The request:
Read the entries below and pull out each line with the string "manifold".

Input rows:

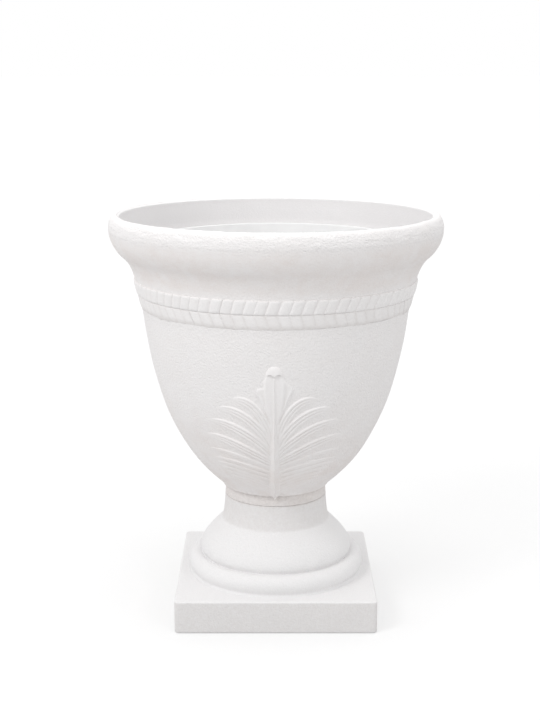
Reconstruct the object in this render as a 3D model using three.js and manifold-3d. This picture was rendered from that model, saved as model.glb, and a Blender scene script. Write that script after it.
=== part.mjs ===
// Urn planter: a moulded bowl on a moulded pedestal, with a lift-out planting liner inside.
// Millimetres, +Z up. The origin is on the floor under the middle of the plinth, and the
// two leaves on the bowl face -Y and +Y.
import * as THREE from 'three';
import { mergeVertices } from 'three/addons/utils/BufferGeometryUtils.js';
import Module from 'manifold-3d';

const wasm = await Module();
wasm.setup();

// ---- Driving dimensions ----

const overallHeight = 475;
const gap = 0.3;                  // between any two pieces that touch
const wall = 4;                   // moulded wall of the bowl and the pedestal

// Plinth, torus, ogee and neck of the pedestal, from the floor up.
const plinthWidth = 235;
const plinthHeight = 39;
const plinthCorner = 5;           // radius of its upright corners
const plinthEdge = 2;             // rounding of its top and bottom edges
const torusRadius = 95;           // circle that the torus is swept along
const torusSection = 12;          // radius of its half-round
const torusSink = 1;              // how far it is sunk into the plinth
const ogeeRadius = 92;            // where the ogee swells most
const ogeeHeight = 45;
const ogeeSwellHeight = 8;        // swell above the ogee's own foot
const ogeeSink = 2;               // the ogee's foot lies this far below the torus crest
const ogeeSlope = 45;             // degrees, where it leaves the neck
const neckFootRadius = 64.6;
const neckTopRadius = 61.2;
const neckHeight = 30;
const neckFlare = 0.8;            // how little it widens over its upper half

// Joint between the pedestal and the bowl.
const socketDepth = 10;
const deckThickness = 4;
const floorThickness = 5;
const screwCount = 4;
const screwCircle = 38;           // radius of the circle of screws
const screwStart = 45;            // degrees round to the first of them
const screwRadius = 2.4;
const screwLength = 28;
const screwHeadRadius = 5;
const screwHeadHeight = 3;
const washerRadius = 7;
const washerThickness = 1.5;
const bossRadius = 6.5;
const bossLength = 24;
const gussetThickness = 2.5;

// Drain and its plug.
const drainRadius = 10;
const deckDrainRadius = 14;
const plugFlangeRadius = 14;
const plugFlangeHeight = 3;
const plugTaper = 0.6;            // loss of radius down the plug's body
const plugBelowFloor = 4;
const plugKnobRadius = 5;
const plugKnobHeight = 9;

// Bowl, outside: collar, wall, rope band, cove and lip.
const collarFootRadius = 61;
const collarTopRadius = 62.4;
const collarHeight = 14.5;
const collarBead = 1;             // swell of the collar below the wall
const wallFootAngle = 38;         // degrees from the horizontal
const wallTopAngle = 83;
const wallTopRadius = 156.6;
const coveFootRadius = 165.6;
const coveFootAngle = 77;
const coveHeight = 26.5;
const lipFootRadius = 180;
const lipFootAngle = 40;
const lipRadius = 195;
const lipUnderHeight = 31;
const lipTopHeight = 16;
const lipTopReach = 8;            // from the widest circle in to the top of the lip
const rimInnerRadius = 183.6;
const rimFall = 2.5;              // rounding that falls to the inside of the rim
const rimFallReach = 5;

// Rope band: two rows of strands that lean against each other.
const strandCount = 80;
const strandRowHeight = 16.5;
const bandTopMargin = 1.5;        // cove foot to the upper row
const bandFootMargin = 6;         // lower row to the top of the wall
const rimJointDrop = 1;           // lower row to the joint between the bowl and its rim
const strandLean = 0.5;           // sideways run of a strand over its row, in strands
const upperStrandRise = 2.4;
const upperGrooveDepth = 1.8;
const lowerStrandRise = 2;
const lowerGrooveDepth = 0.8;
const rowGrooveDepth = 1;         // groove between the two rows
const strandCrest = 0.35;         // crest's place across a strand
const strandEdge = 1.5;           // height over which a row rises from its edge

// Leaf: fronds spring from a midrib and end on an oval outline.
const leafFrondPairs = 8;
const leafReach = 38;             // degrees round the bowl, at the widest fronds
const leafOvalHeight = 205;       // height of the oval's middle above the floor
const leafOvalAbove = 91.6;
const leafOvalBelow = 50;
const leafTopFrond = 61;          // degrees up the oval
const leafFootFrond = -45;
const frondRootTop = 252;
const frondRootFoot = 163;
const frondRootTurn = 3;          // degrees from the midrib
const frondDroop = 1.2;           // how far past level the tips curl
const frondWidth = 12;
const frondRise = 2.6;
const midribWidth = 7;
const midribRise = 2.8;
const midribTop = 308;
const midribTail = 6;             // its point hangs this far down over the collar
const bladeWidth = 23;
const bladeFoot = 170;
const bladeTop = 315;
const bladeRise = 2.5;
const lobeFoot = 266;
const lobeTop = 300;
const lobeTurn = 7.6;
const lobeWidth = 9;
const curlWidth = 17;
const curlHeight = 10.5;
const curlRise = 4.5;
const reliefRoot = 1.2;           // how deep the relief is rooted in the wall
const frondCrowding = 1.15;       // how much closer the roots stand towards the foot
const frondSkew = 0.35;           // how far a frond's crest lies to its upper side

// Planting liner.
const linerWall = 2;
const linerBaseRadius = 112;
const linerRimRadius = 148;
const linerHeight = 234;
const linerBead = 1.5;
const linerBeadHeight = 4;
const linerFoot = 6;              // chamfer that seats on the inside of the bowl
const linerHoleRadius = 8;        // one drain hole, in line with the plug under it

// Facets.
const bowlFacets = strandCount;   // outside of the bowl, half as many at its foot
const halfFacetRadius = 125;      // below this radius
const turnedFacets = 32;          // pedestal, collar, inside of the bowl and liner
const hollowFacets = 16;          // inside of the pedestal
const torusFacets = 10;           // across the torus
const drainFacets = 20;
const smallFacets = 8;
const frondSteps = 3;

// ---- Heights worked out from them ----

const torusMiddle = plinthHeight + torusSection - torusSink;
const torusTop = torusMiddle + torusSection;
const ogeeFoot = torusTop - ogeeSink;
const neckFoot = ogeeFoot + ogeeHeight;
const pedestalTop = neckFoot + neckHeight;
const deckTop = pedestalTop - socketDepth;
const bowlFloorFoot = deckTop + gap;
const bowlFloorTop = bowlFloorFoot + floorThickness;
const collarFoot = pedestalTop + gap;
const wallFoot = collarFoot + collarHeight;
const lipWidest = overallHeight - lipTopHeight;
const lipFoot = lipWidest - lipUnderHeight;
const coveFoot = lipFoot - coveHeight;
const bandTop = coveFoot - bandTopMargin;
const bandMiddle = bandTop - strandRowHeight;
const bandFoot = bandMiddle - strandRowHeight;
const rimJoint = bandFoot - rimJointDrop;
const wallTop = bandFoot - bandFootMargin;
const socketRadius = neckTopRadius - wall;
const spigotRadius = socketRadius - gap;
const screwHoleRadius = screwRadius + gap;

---

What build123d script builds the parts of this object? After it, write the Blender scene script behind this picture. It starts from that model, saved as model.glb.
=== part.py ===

Task result:
Reconstruct the object in this render as a 3D model using three.js and manifold-3d. This picture was rendered from that model, saved as model.glb, and a Blender scene script. Write that script after it.
import Module from 'manifold-3d';